Similar to ETFs, mutual funds offer investors an easy way to gain exposure to a diversified portfolio of securities in one fell swoop. If you prefer a hands-off approach to investing, this is an attractive option, as mutual funds are managed by professionals.

However, be aware that this convenience comes at a cost. Mutual funds often have higher expense ratios (annual fees) than ETFs, which can reduce your net returns over time. When considering mutual funds, it’s important to balance the benefits of diversification and professional management with the potential drag of higher costs.

Index funds are often seen as a better choice than mutual funds, and Scott Pape, the Barefoot Investor, would likely agree.

5. Invest with a Robo-advisor like Raiz

Robo-advisors are automated online platforms that manage investments using algorithms. They tailor portfolios to clients’ needs and are usually more affordable than human advisors.

In Australia, Raiz Invest is a popular robo-advisor option. It lets you invest spare change from daily purchases and offers six portfolios, ranging from conservative to aggressive. These portfolios were crafted with the help of Dr. Harry Markowitz, a Nobel Prize-winning economist known for modern portfolio theory.

By investing with Raiz Invest, you can leverage Dr. Markowitz’s expertise in diversification and asset allocation, ensuring an innovative and personalized approach to your investments.

You can also get $5 ($10 in September 2023) when you sign up with my referral link here.

6. Put Your Savings in a High-Interest Savings Account with ING

While there are more lucrative ways to invest $20k, a high-yield savings account does present a secure, risk-averse alternative. These accounts are perfect if you want your money to be readily available in case of a financial emergency.

High-yield savings accounts, unlike traditional savings accounts offered by larger banks, offer a higher interest rate. With these accounts, your money is not only secure, but it also grows at a relatively faster rate.

They also offer the same level of protection as standard savings accounts, as they are regulated by the Australian Prudential Regulation Authority (APRA), like all banks in Australia. Combined savings balances of up to $250,000 per customer are guaranteed by the Australian Government.

Consider opening an account with ING Bank, an online bank renowned for its high-interest rates. This is possible because, unlike traditional banks, ING saves significantly on operating costs as it doesn’t have physical branches. These savings, in the form of reduced overhead and staffing costs, are passed onto customers as higher interest rates and lower fees.

I should mention that I’m not affiliated with ING Bank, although I wish I was.
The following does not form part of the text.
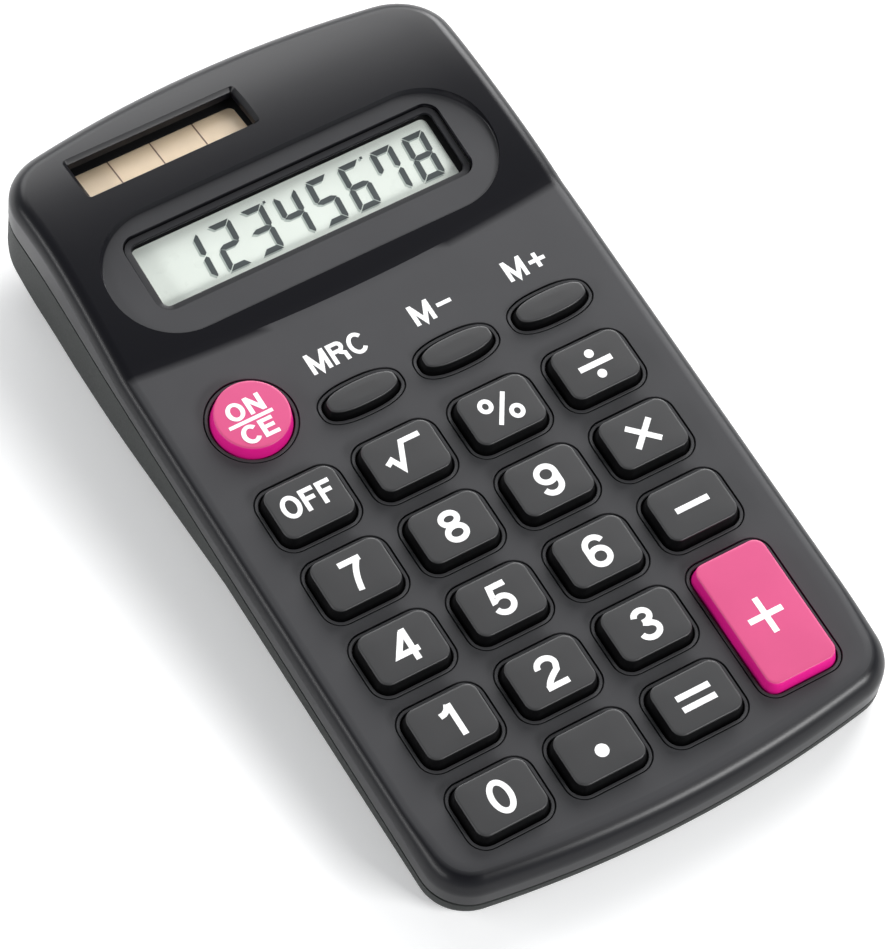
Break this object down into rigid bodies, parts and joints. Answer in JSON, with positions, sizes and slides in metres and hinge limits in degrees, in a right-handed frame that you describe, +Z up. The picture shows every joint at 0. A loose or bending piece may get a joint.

Also remember that online banks may not offer the same personal interaction as traditional banks, which might be important for complex banking matters. 
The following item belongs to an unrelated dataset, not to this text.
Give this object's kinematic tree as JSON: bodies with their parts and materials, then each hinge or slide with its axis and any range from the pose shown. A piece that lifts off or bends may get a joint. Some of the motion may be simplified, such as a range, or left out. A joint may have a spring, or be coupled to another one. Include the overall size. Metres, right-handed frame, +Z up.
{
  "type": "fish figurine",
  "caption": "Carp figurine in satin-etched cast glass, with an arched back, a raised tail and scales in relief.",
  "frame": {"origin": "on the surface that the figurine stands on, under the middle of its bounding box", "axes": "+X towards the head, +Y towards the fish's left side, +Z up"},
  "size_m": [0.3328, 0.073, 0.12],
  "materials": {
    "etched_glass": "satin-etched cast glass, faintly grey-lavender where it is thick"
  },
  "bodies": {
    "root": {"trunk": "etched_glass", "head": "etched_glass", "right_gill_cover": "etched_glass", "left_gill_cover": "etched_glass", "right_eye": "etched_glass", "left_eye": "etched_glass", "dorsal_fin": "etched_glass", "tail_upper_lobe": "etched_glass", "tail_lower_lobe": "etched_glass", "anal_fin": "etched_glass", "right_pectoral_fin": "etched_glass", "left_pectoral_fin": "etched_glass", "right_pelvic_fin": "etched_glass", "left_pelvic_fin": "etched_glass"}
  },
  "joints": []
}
7. Hire a Financial Planner

Financial planners in Australia typically provide in-depth analysis and tailored investment strategies. However, the industry has seen a significant decline, with AMP, once Australia’s largest provider of financial advice, now having fewer than 1000 advisers, a 60% decline since the Hayne royal commission. Additionally, mandatory reforms have led to more than 10,000 advisers quitting the industry since 2019.
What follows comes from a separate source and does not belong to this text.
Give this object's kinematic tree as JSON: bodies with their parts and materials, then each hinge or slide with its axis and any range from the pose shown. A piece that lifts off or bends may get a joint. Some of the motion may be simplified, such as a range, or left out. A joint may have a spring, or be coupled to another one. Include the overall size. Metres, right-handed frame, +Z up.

Despite this, financial planners still offer valuable services like customised investment strategies, diversification advice, and tax-efficient methods. AMP has also focused on aligning with practices that prioritise client interests.

The industry’s overall decline, including the exit of all four major retail banks from wealth management, indicates a challenging environment, suggesting a need for caution and thorough research when selecting a financial planner in Australia.

8. Buy Bonds

Bonds, loans made by you (the investor) to a borrower (often a corporation or government entity), are generally considered lower-risk investments. The borrower guarantees to pay you back, with interest, providing a steady and predictable income stream.

However, the trade-off for the lower risk is often lower returns. Bonds have traditionally had lower returns than riskier assets like stocks. Thus, while bonds can be an important part of a diversified portfolio, they probably shouldn’t be the only component.

9. Invest with Full-Service Brokers

If you’re considering stock investment, engaging a full-service stockbroker can be beneficial. These brokers extend their services beyond simply executing buy and sell orders for securities (stocks and bonds, ect). They cater to investors seeking comprehensive professional investment advice, strategic portfolio management, and personalized service.

While this premium service does come with a higher cost, typically charging 1-2% of your total assets managed per year or a simple one-off brokerage fee.

The added expense could be a worthwhile investment if you are new to the stock market or prefer a hands-off approach to investing. By leveraging their expertise, you can make informed decisions about your $20k investment and stay informed about market trends and opportunities.

What Will Investing $20k In the Stock Market Look Like Long-term?

Here is a graph showing what a $20,000 investment at age 25 would look like while growing at average stock market returns of 7% annually until age 65.

graph on investing $20k

I made this graph with a great compound interest calculator created by ASIC.

As you can see, investing $20,000 in an ASX 200 index fund at age 25 would have grown to a whopping $299,489 by age 65!

You can become vastly wealthier if you continue to invest money in index funds throughout your career.

You’re not just earning interest on your original investment, but you’re earning interest on the interest you’ve earned along the way. That’s the magic of compound interest.

Conclusion on How to Invest $20k in Australia

From playing the stock market to building up your retirement savings or even engaging a full-service broker, investing $20k in Australia offers abundant opportunities for financial growth.

The key to successful investing lies in aligning your investments with your long-term goals, risk profile, and lifestyle. With the information and insights provided in this guide, you’re well-equipped to take your financial future into your hands.

Happy investing, and may your money work as hard for you as you have worked for it!